Since I am (ethnically speaking) half New England Yankee, and half Pennsylvania Dutch, I am by nature a very gloomy person (this is why I’m a Universalist, I need to know that things will get better after I die). I had convinced myself that a slim loss by Obama would be what would happen. A win by Obama would be just as bad, due to the assassination attempts (being gloomy, I know there would be assassination attempts). Now I am trying to convince myself that McCain will win by a wide margin, since it is the least gloomy scenario for me.

Man, I hate presidential election season. It’s almost as bad as watching the Red Sox lose postseason games.
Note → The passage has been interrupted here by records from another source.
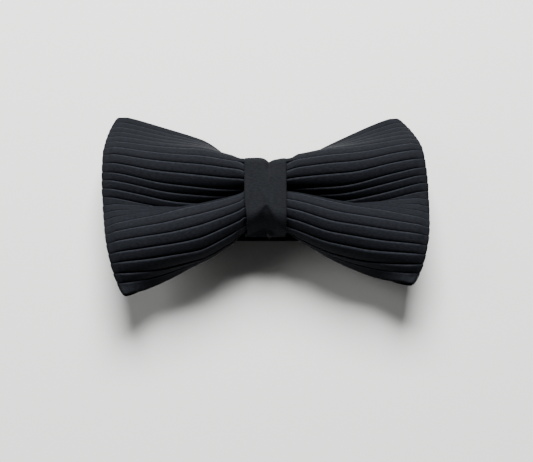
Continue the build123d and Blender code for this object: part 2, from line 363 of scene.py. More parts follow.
@dataclass(frozen=True)
class WaistForm:
    """The gathered waist that the knot's layers lie round: a rounded trapezium, narrower behind."""

    half_front: float = 14.0
    half_back: float = 8.0
    front: float = 25.05
    back: float = 10.05
    upper_round: float = 1.0
    lower_round: float = 4.5
    back_round: float = 0.6
    middle: float = 17.5           # height of the point that the layers are measured from
    upper_lift: float = 1.0        # how far the front's upper and lower edges are moved towards +Y
    lower_lift: float = 0.6

    def outline(self, outset: float, back: float | None = None) -> Array:
        """Section the given distance outside the pleats: arcs at its corners and straight sides.

        Args:
            outset: distance outside the pleats, in millimetres.
            back: height of the section's back, where it isn't simply the outset.

        Returns:
            Array of (y, z) points in order round the section.
        """
        low = self.back - outset if back is None else back
        high = self.front + outset
        wide, narrow = self.half_front + outset, self.half_back + outset
        corners = np.array([(narrow, low), (wide, high), (-wide, high), (-narrow, low)])
        corners[1, 0] += self.upper_lift
        corners[2, 0] += self.lower_lift
        rounds = (self.back_round + outset, self.upper_round + outset,
                  self.lower_round + outset, self.back_round + outset)
        sides = np.roll(corners, -1, axis=0) - corners
        sides /= np.linalg.norm(sides, axis=1)[:, None]
        normals = np.stack([sides[:, 1], -sides[:, 0]], axis=-1)
        points = []
        for i, radius in enumerate(rounds):
            first, second = normals[i - 1], normals[i]
            centre = corners[i] - radius * (first + second) / (1.0 + first @ second)
            start = math.atan2(first[1], first[0])
            turn = (math.atan2(second[1], second[0]) - start) % (2.0 * math.pi)
            angles = start + turn * np.linspace(0.0, 1.0, 16)
            points.append(centre + radius * np.stack([np.cos(angles), np.sin(angles)], axis=-1))
        return np.concatenate(points)

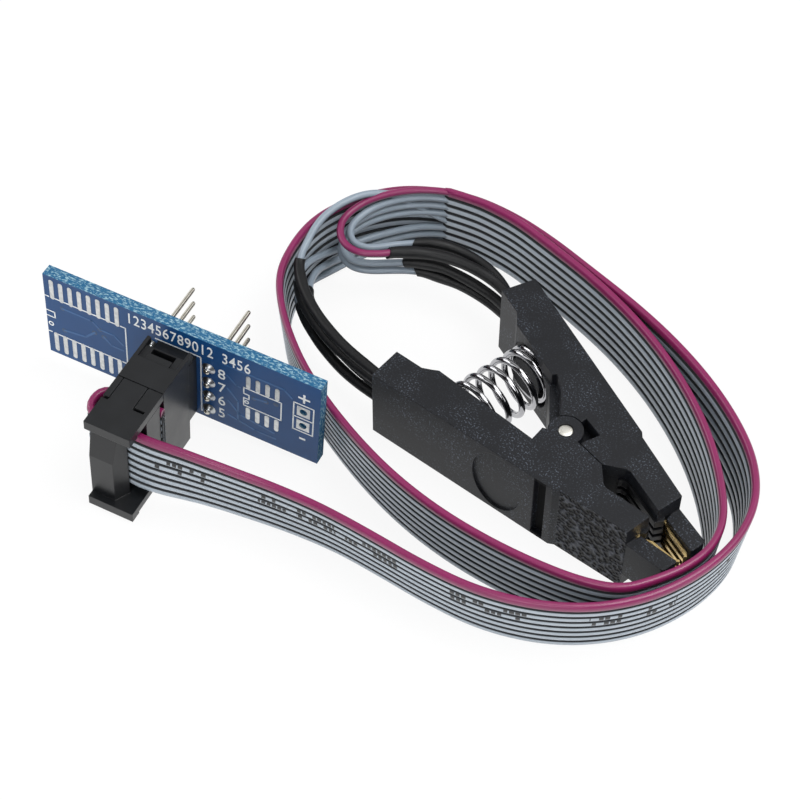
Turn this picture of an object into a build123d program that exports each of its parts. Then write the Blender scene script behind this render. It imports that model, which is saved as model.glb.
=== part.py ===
from build123d import *
import math
import os

os.makedirs("parts", exist_ok=True)

# ------------------------------------------------------------------ driving dimensions, mm
# The clip lies on its side: hinge pin along Z, nose along +X, origin on the pin at the lower side face.
PITCH = 1.27            # conductor, contact and lead pitch
THICK = 10.4            # clip, side face to side face
MID = THICK / 2         # middle plane of the clip
PLATE = 2.0             # side plates and hinge ears
FLOAT = 0.05            # side play of the knuckle between the ears
SEAM = 0.06             # half the parting gap between the closed jaws
OPEN_DEG = 18.0         # full travel of the front jaw

PIN_R = 0.925           # hinge pin
PIN_PLAY = 0.04         # radial play of the pin in the knuckle
KNUCKLE_R = 2.1         # knuckle and hinge ears
EAR_PLAY = 0.12         # radial gap round the knuckle and round the ears

BUTT = (-21.3, 8.1)     # inner corner of the handle's end
HEEL = (-20.25, 12.6)   # outer corner of the handle's end
SHOULDER = (5.6, 6.75)  # outer end of the handle's straight back
GROOVE = (3.1, 4.7)     # cross groove on the back, start and end
GROOVE_DEEP = 0.8
GROOVE_WALL = 0.35      # side wall that closes each end of the groove
PLATE_END = (15.1, 4.1)  # outer front corner of the side plates
NOSE_X = 20.25          # tip of the nose
NOSE_WIDE = 5.7         # nose, along the hinge pin
DISH = (-2.0, 3.5, 4.7, 0.3)  # thumb dish: x, half length, half width, depth

STRIP_WIDE = 0.5        # contact strip, along the hinge pin
STRIP_THICK = 0.3
STRIP_PLAY = 0.05       # side play of a strip in its channel
LANE = (-20.25, 10.25, -0.2263)  # the strips' straight lane: x, y and slope
COMB_BACK = 0.4         # lane's centre to the comb's back
COMB_X = (8.0, 15.1)    # comb pocket, start and end
COMB_PROUD = 0.3        # comb ribs stand out of the mouth's edge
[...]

The only thing keeping me from total gloom is that the Yankees aren’t in the World Series.

*gloom*

File under “Q”…

File this under “Q” for “Question Everything.”…

Now I’m a political naif, and I still don’t understand why a “red state” is red, while a “blue state” is blue. However, in newspapers I keep seeing maps showing that most of the states in the United States are “red states.” Therefore, since I live in a “blue state,” I must live in a political minority area, right?

The real answer to that question is — not really, or sort of. The “red states” do cover more area, but what counts in an election is population. Back in 2004 and again in 2006, for the national elections in those years, Michael Gastner, Cosma Shalizi, and Mark Newman of the University of Michigan created red-state-blue-state maps called cartograms, “in which the sizes of states have been rescaled according to their population.” They created several different cartograms absed on differing analyses of election data, and you can see their cartograms here.

Their cartograms go beyond the red-state-blue-state dichotomy, showing that the political divisions in the United States are not as clear cut as those red-state-blue-state maps you see in the newspapers. Obviously, showing a deeply divided nation makes for better news graphics, but it also makes for less accurate news graphics.

I guess the moral of the story is: Question Everything, especially in the news media.